Please quote every line word for word.

■ **DATASET CONTENT**:
<<<<

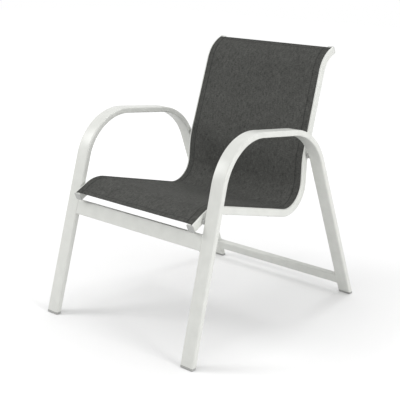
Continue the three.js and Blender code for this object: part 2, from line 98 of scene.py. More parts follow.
# Sling rails and their plugs
RAIL_TIP = Vector((0.050, 0.394))
RAIL_TIP_RISE = 28.4
SEAT_CREST_HEIGHT = 0.4363
SEAT_FALL = 12.5
BACK_CORNER_FORWARD = 0.5737
LOWER_BACK_LEAN = 1.2
LUMBAR_HEIGHT = 0.5054
BACK_RECLINE = 15.1
HEAD_CORNER_HEIGHT = 0.8179
HEAD_RISE = 25.7
HEAD_LENGTH = 0.062
RAIL_RADII = [0.101, 0.076, 0.198, 0.100]
RAIL_WIDE = 0.024
RAIL_DEEP = 0.0245
RAIL_CORNER = 0.004
RAIL_WALL = 0.0018
RAIL_GAP = 0.0105
SLOT_INSET = 0.008
SLOT_WIDE = 0.0034
SLOT_LIP = 0.0005
BORE_RADIUS = 0.0042
PLUG_STEM = 0.009
PLUG_PLATE = 0.0026
PLUG_ROUND = 0.0009
PLUG_CHAMFER = 0.0003

# Sling: the sheet and its hems
CLOTH_TOP = 0.0015
CLOTH_THICK = 0.0007
CLOTH_SHOULDER = 0.0011
HEM_THICK = 0.0012
SIDE_HEM = 0.0235
END_HEM = 0.018
HEM_FILLET = 0.0005
HEM_EDGE_ROUND = 0.0003
HEM_GRIP_MARGIN = 0.002
SLING_FRONT_MARGIN = 0.0033
SLING_HEAD_MARGIN = 0.006
HEM_LOOP_OUTER = 0.0039
HEM_LOOP_INNER = 0.0028
NECK_HALF = 0.0013
SPLINE_RADIUS = 0.0025

# Sling: how it sags, bridges the bends, wanders and puckers along its side seams
SEAT_SAG = 0.0032
UPRIGHT_SAG_SHARE = 0.35
END_SAG_SHARE = 0.25
END_SAG_REACH = 0.09
BEND_BRIDGE = 0.0035
BEND_REACH = 0.035
WANDER_HEIGHT = 0.0007
WANDER_SCALE = 9
WANDER_LAYER = 3.1
PUCKER_HEIGHT = 0.00022
PUCKER_LENGTH = 0.017
PUCKER_REACH = 0.01
PUCKER_DRIFT = 5
PUCKER_DRIFT_SCALE = 20
PUCKER_DRIFT_LAYER = 4.0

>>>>

■ **ANSWER TO THE TASK**:
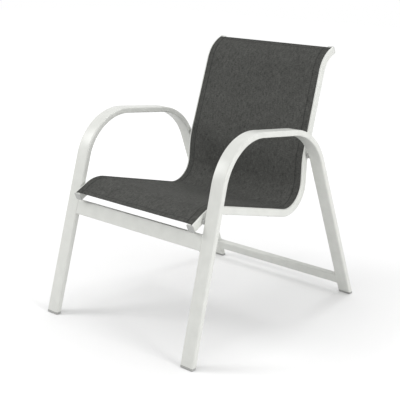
Continue the three.js and Blender code for this object: part 2, from line 98 of scene.py. More parts follow.
# Sling rails and their plugs
RAIL_TIP = Vector((0.050, 0.394))
RAIL_TIP_RISE = 28.4
SEAT_CREST_HEIGHT = 0.4363
SEAT_FALL = 12.5
BACK_CORNER_FORWARD = 0.5737
LOWER_BACK_LEAN = 1.2
LUMBAR_HEIGHT = 0.5054
BACK_RECLINE = 15.1
HEAD_CORNER_HEIGHT = 0.8179
HEAD_RISE = 25.7
HEAD_LENGTH = 0.062
RAIL_RADII = [0.101, 0.076, 0.198, 0.100]
RAIL_WIDE = 0.024
RAIL_DEEP = 0.0245
RAIL_CORNER = 0.004
RAIL_WALL = 0.0018
RAIL_GAP = 0.0105
SLOT_INSET = 0.008
SLOT_WIDE = 0.0034
SLOT_LIP = 0.0005
BORE_RADIUS = 0.0042
PLUG_STEM = 0.009
PLUG_PLATE = 0.0026
PLUG_ROUND = 0.0009
PLUG_CHAMFER = 0.0003

# Sling: the sheet and its hems
CLOTH_TOP = 0.0015
CLOTH_THICK = 0.0007
CLOTH_SHOULDER = 0.0011
HEM_THICK = 0.0012
SIDE_HEM = 0.0235
END_HEM = 0.018
HEM_FILLET = 0.0005
HEM_EDGE_ROUND = 0.0003
HEM_GRIP_MARGIN = 0.002
SLING_FRONT_MARGIN = 0.0033
SLING_HEAD_MARGIN = 0.006
HEM_LOOP_OUTER = 0.0039
HEM_LOOP_INNER = 0.0028
NECK_HALF = 0.0013
SPLINE_RADIUS = 0.0025

# Sling: how it sags, bridges the bends, wanders and puckers along its side seams
SEAT_SAG = 0.0032
UPRIGHT_SAG_SHARE = 0.35
END_SAG_SHARE = 0.25
END_SAG_REACH = 0.09
BEND_BRIDGE = 0.0035
BEND_REACH = 0.035
WANDER_HEIGHT = 0.0007
WANDER_SCALE = 9
WANDER_LAYER = 3.1
PUCKER_HEIGHT = 0.00022
PUCKER_LENGTH = 0.017
PUCKER_REACH = 0.01
PUCKER_DRIFT = 5
PUCKER_DRIFT_SCALE = 20
PUCKER_DRIFT_LAYER = 4.0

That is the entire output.